Analyst Forecasts: Divergent Views, Reverse Split Ripples
Seeking a consensus forecast for Tilray stock? Good luck. Analyst targets vary widely, in part due to the company’s recent 1-for-10 reverse stock split, which took effect December 1. This move boosted the share price by reducing the number of shares from about 1.16 billion to 116 million, helping Tilray maintain its Nasdaq listing and potentially appeal to more institutional investors.
But the split also created confusion. MarketBeat lists a consensus “Hold” with a $20 average target (ranging from $10 to $30), while TipRanks calls it a “Moderate Buy” but with a $7 average target—below Monday’s trading price. Even individual analysts, like TD Cowen’s Robert Moskow, have targets ($10) that fall under current levels. These disparities partly reflect timing: not all services update split-adjusted targets at the same pace, so numbers can look off until the dust settles.
The takeaway: there’s no clear agreement among Wall Street pros, and the recent split only muddies the waters for retail investors trying to make sense of the numbers.
Tilray’s Fundamentals: Diversification vs. Policy Dependency
Beneath the headlines, Tilray has built a diversified business, spanning cannabis, beverage alcohol, distribution, and wellness. Its fiscal 2025 report (year ended May 31) showed record net revenue of $821 million, gross profit of $241 million, and $256 million in cash and marketable securities. The company also trimmed debt by about $100 million, according to SEC filings. Importantly, non-cannabis lines now contribute significantly to revenue.

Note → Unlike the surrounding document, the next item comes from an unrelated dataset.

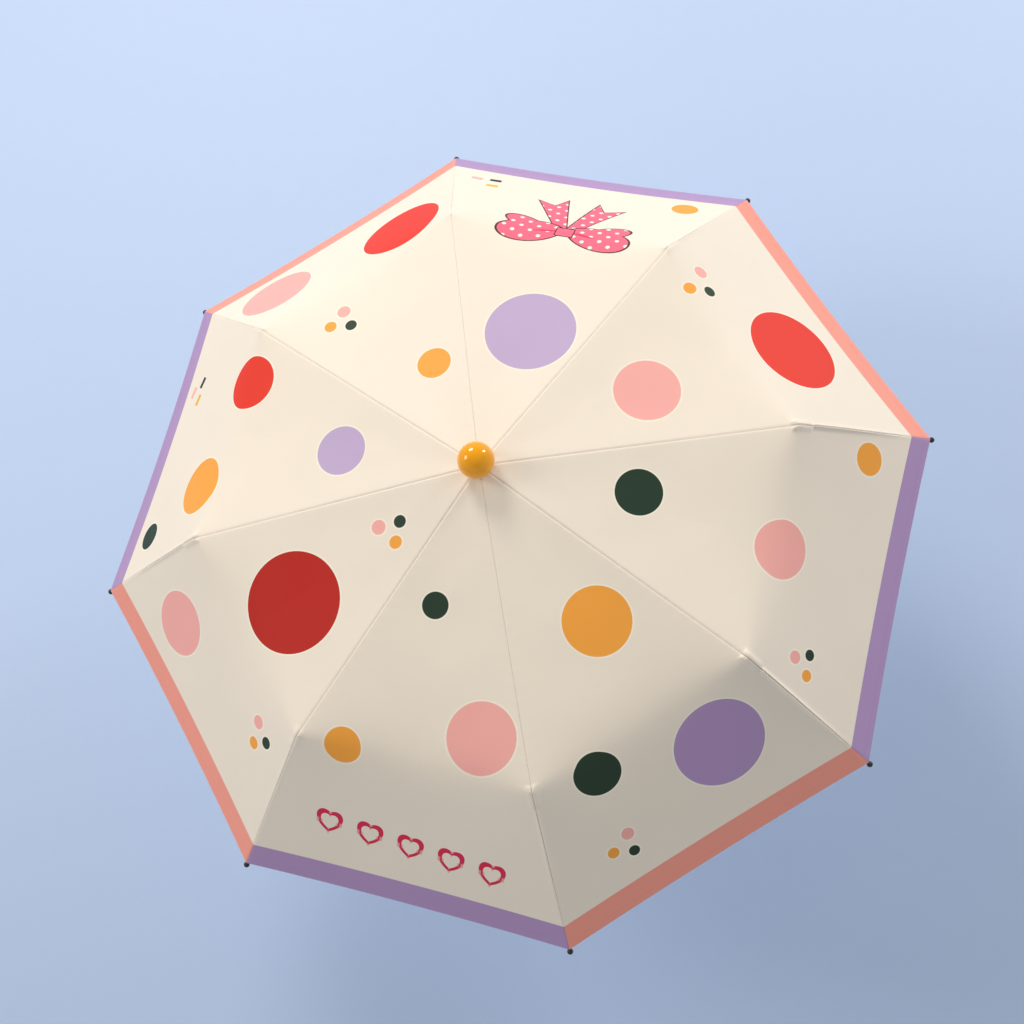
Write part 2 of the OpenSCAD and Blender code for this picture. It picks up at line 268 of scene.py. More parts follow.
@dataclass(frozen=True)
class Dot:
    """A printed dot with a pale rim, at (u, v) on the cut gore."""

    u: float
    v: float
    r: float
    colour: Prints


@dataclass(frozen=True)
class Dash:
    """A short printed stroke at (u, v)."""

    u: float
    v: float
    colour: Prints
    turn: float = 0.0
    length: float = 13.0
    width: float = 6.0


@dataclass(frozen=True)
class GorePrint:
    """What is printed on one gore, besides the cream ground."""

    border: Prints
    dots: tuple[Dot, ...] = ()
    dashes: tuple[Dash, ...] = ()
    bow: tuple[float, float] | None = None
    hearts: tuple[float, float, float] | None = None


def trio(a: tuple[float, float], b: tuple[float, float], c: tuple[float, float], dark: Prints,
         size: float = 6.6) -> tuple[Dot, ...]:
    """Three small dots together: a pink one, an orange one and a dark one."""
    return (Dot(*a, size * 1.1, Prints.PINK), Dot(*b, size, Prints.ORANGE), Dot(*c, size * 0.95, dark))


class Painter:
    """Paints flat shapes over a cloth colour, from the cloth's own flat coordinates."""

    def __init__(self, tree: bpy.types.NodeTree, ground: Prints) -> None:
        """Starts with the ground colour."""
        self.tree = tree
        uv = add_node(tree, "ShaderNodeUVMap", uv_map="flat").outputs[0]
        self.place = add_node(tree, "ShaderNodeVectorMath", {
            0: uv, 1: (1 / MM, 1 / MM, 0)}, operation="MULTIPLY").outputs[0]
        self.colour = add_node(tree, "ShaderNodeRGB").outputs[0]
        self.colour.default_value = linear(ground.value)

    def math(self, operation: str, *values, clamp: bool = False) -> bpy.types.NodeSocket:
        """One step of arithmetic."""
        inputs = dict(enumerate(values))
        return add_node(self.tree, "ShaderNodeMath", inputs, operation=operation, use_clamp=clamp).outputs[0]

    def vector(self, operation: str, *values) -> bpy.types.Node:
        """One step of vector arithmetic."""
        return add_node(self.tree, "ShaderNodeVectorMath", dict(enumerate(values)), operation=operation)

    def local(self, u: float, v: float, turn: float = 0.0, a: float = 1.0, b: float = 1.0) -> bpy.types.NodeSocket:
        """Coordinates of a shape at (u, v), turned by degrees, measured in its half sizes."""
        return add_node(self.tree, "ShaderNodeMapping", {
            "Vector": self.place, "Location": (u, v, 0), "Rotation": (0, 0, math.radians(turn)),
            "Scale": (a, b, 1)}, vector_type="TEXTURE").outputs[0]

    def inside(self, distance: bpy.types.NodeSocket, limit: float, sharp: float) -> bpy.types.NodeSocket:
        """1 where distance is below limit, with an edge as sharp as a print's."""
        return self.math("MULTIPLY_ADD", distance, -sharp, limit * sharp + 0.5, clamp=True)

    def lay(self, mask: bpy.types.NodeSocket, colour: Prints) -> None:
        """Lays a colour over what is there, where mask is 1."""
        mix = add_node(self.tree, "ShaderNodeMix", data_type="RGBA")
        self.tree.links.new(mask, mix.inputs[0])
        self.tree.links.new(self.colour, mix.inputs[6])
        mix.inputs[7].default_value = linear(colour.value)
        self.colour = mix.outputs[2]

    def dot(self, dot: Dot) -> None:
        """A dot in its pale rim."""
        away = self.vector("DISTANCE", self.place, (dot.u, dot.v, 0)).outputs["Value"]
        self.lay(self.inside(away, dot.r + 1.7, 3.0), Prints.HALO)
        self.lay(self.inside(away, dot.r, 3.0), dot.colour)

    def bar(self, place: bpy.types.NodeSocket, half: tuple[float, float], rim: float) -> bpy.types.NodeSocket:
        """Mask of a straight bar with half sizes in millimetres, made larger by rim."""
        over = self.vector("SUBTRACT", self.vector("ABSOLUTE", place).outputs[0], (half[0], half[1], 0))
        parts = add_node(self.tree, "ShaderNodeSeparateXYZ", {0: over.outputs[0]})
        return self.inside(self.math("MAXIMUM", parts.outputs[0], parts.outputs[1]), rim, 3.0)

    def ribbon(self, place: bpy.types.NodeSocket, half: float, length: float, rim: float) -> bpy.types.NodeSocket:
        """Mask of a ribbon end that widens along y to a notched end, made larger by rim."""
        parts = add_node(self.tree, "ShaderNodeSeparateXYZ", {0: self.vector("ABSOLUTE", place).outputs[0]})
        y = add_node(self.tree, "ShaderNodeSeparateXYZ", {0: place}).outputs[1]
        sides = self.math("SUBTRACT", parts.outputs[0], self.math("MULTIPLY_ADD", y, 0.13, half))
        end = self.math("SUBTRACT", self.math("MULTIPLY_ADD", parts.outputs[0], -1.0, y), length - 9)
        start = self.math("MULTIPLY_ADD", y, -1.0, -length)
        return self.inside(self.math("MAXIMUM", sides, self.math("MAXIMUM", end, start)), rim, 3.0)

    def dash(self, dash: Dash) -> None:
        """A short stroke."""
        place = self.local(dash.u, dash.v, dash.turn)
        self.lay(self.bar(place, (dash.length / 2, dash.width / 2), 0.0), dash.colour)

    def bow(self, u: float, v: float) -> None:
        """A ribbon bow with spotted loops, whose tails point to the hem.

        Args:
            u: the knot's place across the gore.
            v: the knot's place along the gore.
        """
        spots = self.vector("WRAP", self.local(u, v, 33), (6.5, 6.5, 1), (-6.5, -6.5, -1))
        spot = self.inside(self.vector("LENGTH", spots.outputs[0]).outputs["Value"], 2.3, 2.0)
        shapes = []
        for side in (-1, 1):
            tail = self.local(u + side * 17, v + 36, -side * 20)
            shapes.append([self.ribbon(tail, 10, 38, rim) for rim in (0.0, 1.3)])
        for side in (-1, 1):
            loop = self.local(u + side * 37, v - 5, -side * 13, 34, 19)
            bump = self.local(u + side * 47, v + 10, side * 22, 21, 11)
            for place, size in ((loop, 19), (bump, 11)):
                away = self.vector("LENGTH", place).outputs["Value"]
                shapes.append([self.inside(away, 1 + rim / size, size * 2.0) for rim in (0.0, 1.3)])
        for start in (0, 2):
            group = shapes[2:] if start else shapes[:2]
            fill, edge = group[0]
            for inner, outer in group[1:]:
                edge, fill = self.math("MAXIMUM", edge, outer), self.math("MAXIMUM", fill, inner)
            self.lay(edge, Prints.OUTLINE)
            self.lay(fill, Prints.ROSE)
            self.lay(self.math("MULTIPLY", fill, spot), Prints.WHITE)
            for side in (-1, 1) if start else ():
                pleat = self.local(u + side * 19, v - 3, -side * 13, 14, 1.6)
                away = self.vector("LENGTH", pleat).outputs["Value"]
                self.lay(self.inside(away, 1, 3.0), Prints.DEEP_ROSE)
        knot = self.local(u, v - 1)
        self.lay(self.bar(knot, (9, 8), 1.2), Prints.OUTLINE)
        self.lay(self.bar(knot, (9, 8), 0.0), Prints.ROSE)

    def hearts(self, u: float, v: float, turn: float) -> None:
        """A row of outlined hearts.

        Args:
            u: the row's middle, across the gore.
            v: the row's middle, along the gore.
            turn: the row's slant in degrees.
        """
        pitch, size = 42.0, 12.0
        row = self.local(u, v, turn)
        parts = add_node(self.tree, "ShaderNodeSeparateXYZ", {0: row})
        x = self.math("WRAP", parts.outputs[0], pitch / 2, -pitch / 2)
        in_row = self.math("LESS_THAN", self.math("ABSOLUTE", parts.outputs[0]), 2.5 * pitch)
        for scale, colour in ((size, Prints.CRIMSON), (size * 0.66, Prints.CREAM)):
            across = self.math("DIVIDE", x, scale)
            up = self.math("DIVIDE", parts.outputs[1], -scale)
            square = self.math("MULTIPLY", across, across)
            round_part = self.math("SUBTRACT", self.math("MULTIPLY_ADD", up, up, square), 1.0)
            cube = self.math("POWER", round_part, 3.0)
            lobe = self.math("MULTIPLY", square, self.math("POWER", up, 3.0))
            mask = self.inside(self.math("SUBTRACT", cube, lobe), 0.0, 30.0)
            self.lay(self.math("MULTIPLY", mask, in_row), colour)

    def border(self, hem: float, width: float, colour: Prints) -> None:
        """A coloured band along the hem."""
        v = add_node(self.tree, "ShaderNodeSeparateXYZ", {0: self.place}).outputs[1]
        self.lay(self.math("MULTIPLY_ADD", v, 4.0, -4.0 * (hem - width) + 0.5, clamp=True), colour)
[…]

Yet, the reality is that Tilray’s stock trades more like a levered bet on U.S. cannabis policy than a slow-and-steady consumer package goods company. When regulatory optimism flares, TLRY can rip higher. When hope fades, it falls just as quickly.
Risks: Trading on Hope, Not Certainty
The current environment is fraught with risk. As The Motley Fool cautioned, trading cannabis stocks on the basis of rumors and possibilities—rather than confirmed policy action—can be a recipe for whiplash. Key risks facing TLRY investors include:
- Policy Execution Risk: Speculation can spark rallies, but timelines and outcomes remain uncertain. The White House has yet to make a final decision.
- Volatility: Monday’s pullback highlights how quickly gains can evaporate if news flow disappoints.
- Reverse Split Dynamics: While helping with listing compliance, splits don’t fix underlying business challenges and can add to confusion.
- Forecast Dispersion: Wide gaps between analyst targets reflect high uncertainty, not clear opportunity.
What’s Next for TLRY?
For the next several days, Tilray’s fate may hinge on headlines more than fundamentals. Watch for any official updates from the White House, the DEA, or credible news outlets regarding federal cannabis scheduling. Also, keep an eye on technical levels—if support holds, momentum traders may pile back in, but another slip could trigger further selling. Finally, the upcoming earnings report in early-to-mid January 2026 will provide a crucial check on the underlying business after a period dominated by policy speculation.
Bottom line: On December 15, Tilray’s stock acted as a live barometer for cannabis reform hopes in the U.S.—and the market’s reaction shows just how volatile and headline-driven the sector remains.
Assessment: Tilray’s latest trading frenzy is a reminder that, in the cannabis sector, policy rumors can create as much turbulence as hard data. While the company’s diversified business model offers some stability, TLRY remains at the mercy of regulatory headlines and shifting sentiment. Until there’s real clarity from Washington, investors should brace for more wild swings—and treat every rally or pullback with a healthy dose of skepticism.